Os números da Lava Jato mostram que é justificado o
incômodo que pessoas acostumadas à impunidade, incluídas algumas muito
influentes e poderosas, sentem com relação à operação desde seu início.
Antes, eram raros os casos de corrupção em que se
recuperavam mais de R$ 10 milhões. A corrupção compensava. Há alguns dias a
força-tarefa da Lava Jato em Curitiba anunciou com a Controladoria-Geral da
União (CGU), a Advocacia-Geral da União (AGU) e o Departamento de Justiça dos
EUA a recuperação de R$ 819 milhões para os cofres públicos brasileiros. O
valor será pago à Petrobrás por uma empresa estrangeira a título de multa e
ressarcimento de prejuízos causados pela corrupção. Outro anúncio da força-tarefa,
em maio, foi sobre a devolução de R$ 750 milhões por uma concessionária de
pedágios. É possível que a Lava Jato recupere neste ano mais de R$ 2 bilhões.

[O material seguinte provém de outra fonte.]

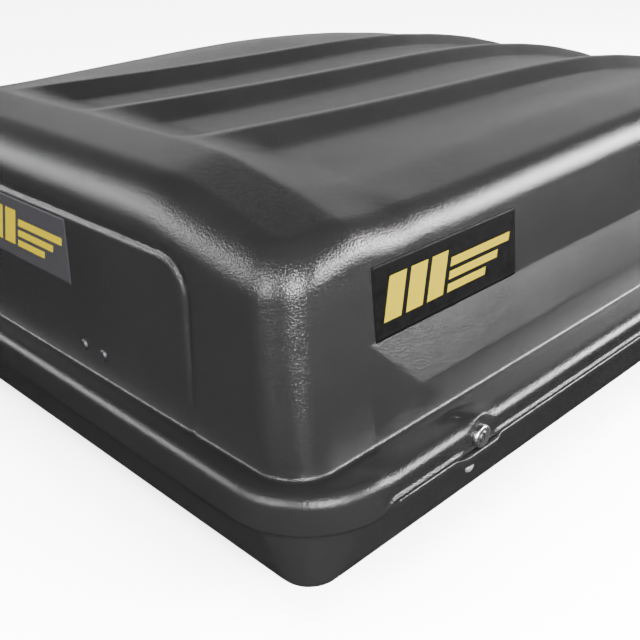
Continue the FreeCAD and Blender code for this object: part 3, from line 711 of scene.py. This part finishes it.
def give_materials(lid, base, films):
    sheet = plastic_sheet("black_thermoformed_sheet")
    knob = plastic_sheet("moulded_knob_plastic", 0.02, (0.45, 0.6))
    zinc = metal("zinc_plated_steel", (0.62, 0.62, 0.6), 0.34)
    bare = metal("bare_aluminium", (0.78, 0.78, 0.79), 0.38)
    sheet_metal = metal("mill_aluminium", (0.7, 0.7, 0.71), 0.42, 90.0)
    chrome = metal("plated_lock", (0.3, 0.3, 0.3), 0.28)
    blacked = metal("black_rivet", (0.03, 0.03, 0.032), 0.45)
    pad = rubber("clamp_pad_rubber")
    paint(lid, sheet)
    paint(base, sheet)
    side_print = film_shader("printed_side_film", (0.0006, 0.0006, 0.0006), 0.5)
    rear_print = film_shader("printed_rear_film", (0.006, 0.006, 0.0065), 0.35)
    for name, film in films.items():
        paint(film, rear_print if name == "rear" else side_print)
    for name, obj in NODES.items():
        if name in ("lid_shell", "base_tray"):
            paint(obj, sheet)
        elif "decal" in name or name == "rear_label":
            paint(obj, side_print)
        elif name.startswith("clamp_knob"):
            paint(obj, knob)
        elif name.startswith(("lock_body", "lock_plug")):
            paint(obj, chrome)
        elif name == "rear_rivets":
            paint(obj, blacked)
        elif "rivets" in name:
            paint(obj, bare)
        elif "saddles" in name:
            paint(obj, pad)
        elif "rail" in name or "rear_backing" in name:
            paint(obj, sheet_metal)
        else:
            paint(obj, zinc)


# ---- studio ---------------------------------------------------------------------------------------
def area_light(name, place, target, size, power):
    lamp = bpy.data.lights.new(name, "AREA")
    lamp.shape = "RECTANGLE"
    lamp.size, lamp.size_y = size
    lamp.energy = power
    obj = bpy.data.objects.new(name, lamp)
    bpy.context.scene.collection.objects.link(obj)
    obj.location = place
    obj.rotation_euler = (Vector(target) - Vector(place)).to_track_quat("-Z", "Y").to_euler()
    return obj


REAR_CORNER = (-0.72, -0.46, 0.22)
# name, place, target, size in metres and power in watts
SOFTBOXES = [("softbox_rear_corner", (-3.6, -0.75, 1.25), REAR_CORNER, (0.3, 1.8), 430.0),
             ("softbox_side_corner", (-1.9, -3.0, 1.25), REAR_CORNER, (0.3, 1.8), 1000.0),
             ("softbox_right", (1.8, -2.6, 1.15), (-0.2, -0.46, 0.3), (3.4, 0.7), 1300.0),
             ("softbox_left_rear", (-2.8, 2.1, 1.2), (-0.72, 0.0, 0.3), (2.4, 0.9), 220.0),
             ("softbox_far", (3.0, 3.0, 2.0), (0.0, 0.0, 0.3), (5.0, 1.0), 28.0)]
FLOOR_Z, FLOOR_REACH = -0.0555, 14.0


def make_studio():
    floor_mesh = bpy.data.meshes.new("floor")
    low, reach = FLOOR_Z, FLOOR_REACH
    floor_mesh.from_pydata([(-reach, -reach, low), (reach, -reach, low), (reach, reach, low),
                            (-reach, reach, low)], [], [(0, 1, 2, 3)])
    floor = bpy.data.objects.new("floor", floor_mesh)
    bpy.context.scene.collection.objects.link(floor)
    s = Shader("pale_floor", (0.95, 0.95, 0.95), 0.8, specular=0.1)
    s.link(s.mix(s.noise(2.0).outputs["Fac"], (0.94, 0.94, 0.94), (0.96, 0.96, 0.96)), "Base Color")
    paint(floor, s.material)
    floor.visible_glossy = False
    make_world()
    top_up = bpy.data.lights.new("soft_overhead", "SUN")
    top_up.energy = 20.0
    top_up.angle = 1.4
    overhead = bpy.data.objects.new("soft_overhead", top_up)
    bpy.context.scene.collection.objects.link(overhead)
    overhead.visible_glossy = False
    for name, place, target, size, power in SOFTBOXES:
        area_light(name, place, target, size, power)


def make_world():
    """White band above the horizon, dim overhead and below."""
    world = bpy.data.worlds.new("studio")
    world.use_nodes = True
    tree = world.node_tree
    back = tree.nodes["Background"]
    coords = tree.nodes.new("ShaderNodeTexCoord")
    axes = tree.nodes.new("ShaderNodeSeparateXYZ")
    tree.links.new(coords.outputs["Generated"], axes.inputs["Vector"])
    strength = None
    for low, high, start, end in ((-0.05, 0.02, 0.03, 0.9), (0.10, 0.60, 1.0, 0.05)):
        ramp = tree.nodes.new("ShaderNodeMapRange")
        for key, number in (("From Min", low), ("From Max", high), ("To Min", start), ("To Max", end)):
            ramp.inputs[key].default_value = number
        tree.links.new(axes.outputs["Z"], ramp.inputs["Value"])
        if strength is None:
            strength = ramp.outputs["Result"]
        else:
            product = tree.nodes.new("ShaderNodeMath")
            product.operation = "MULTIPLY"
            tree.links.new(strength, product.inputs[0])
            tree.links.new(ramp.outputs["Result"], product.inputs[1])
            strength = product.outputs[0]
    tree.links.new(strength, back.inputs["Strength"])
    back.inputs["Color"].default_value = (1.0, 1.0, 1.0, 1.0)
    bpy.context.scene.world = world


CAMERA_PLACE = (-1.1405, -0.9193, 0.5723)
CAMERA_TURN = (46.1906, 25.8468, -1.7443)       # yaw, pitch and roll in degrees


def make_camera():
    yaw, pitch, roll = np.radians(CAMERA_TURN)
    forward = np.array([np.cos(pitch) * np.cos(yaw), np.cos(pitch) * np.sin(yaw), -np.sin(pitch)])
    right = np.array([np.sin(yaw), -np.cos(yaw), 0.0])
    up = np.cross(right, forward)
    across = right * np.cos(roll) + up * np.sin(roll)
    upward = -right * np.sin(roll) + up * np.cos(roll)
    camera = bpy.data.objects.new("camera", bpy.data.cameras.new("camera"))
    bpy.context.scene.collection.objects.link(camera)
    camera.data.lens = 51.05
    camera.data.sensor_width = 36.0
    camera.data.clip_start = 0.01
    turn = Matrix((across, upward, -forward)).transposed().to_4x4()
    camera.matrix_world = Matrix.Translation(CAMERA_PLACE) @ turn
    bpy.context.scene.camera = camera


lid_piece = make_lid()
base_piece = make_base()
film_pieces = {"right": make_side_film("right", -1.0), "left": make_side_film("left", 1.0),
               "rear": make_rear_film()}
give_materials(lid_piece, base_piece, film_pieces)
make_studio()
make_camera()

Ao todo já são cerca de R$ 14 bilhões recuperados e R$ 24 bilhões em créditos
tributários gerados.
Somente em 2019 oferecemos 11 denúncias contra 45
pessoas, incluindo um ex-governador do PSDB, além de um ex-senador e atual
presidente do MDB. Em maio, obtivemos bloqueios de R$ 800 milhões e R$ 2
bilhões em relação ao MDB e ao PSB. Em Curitiba, 435 pessoas já foram acusadas
por crimes como corrupção, lavagem de dinheiro e organização criminosa. Dessas,
159 foram condenadas a 2.249 anos de prisão.
São assustadores o número de investigados e também o
poder. A Lava Jato e seus desdobramentos acusaram quatro ex-presidentes. Dois
ex-presidentes da Câmara, dois ex-chefes da Casa Civil e vários
ex-parlamentares foram presos, bem como um senador e um governador no exercício
do mandato. Poderosos empresários foram responsabilizados às dúzias.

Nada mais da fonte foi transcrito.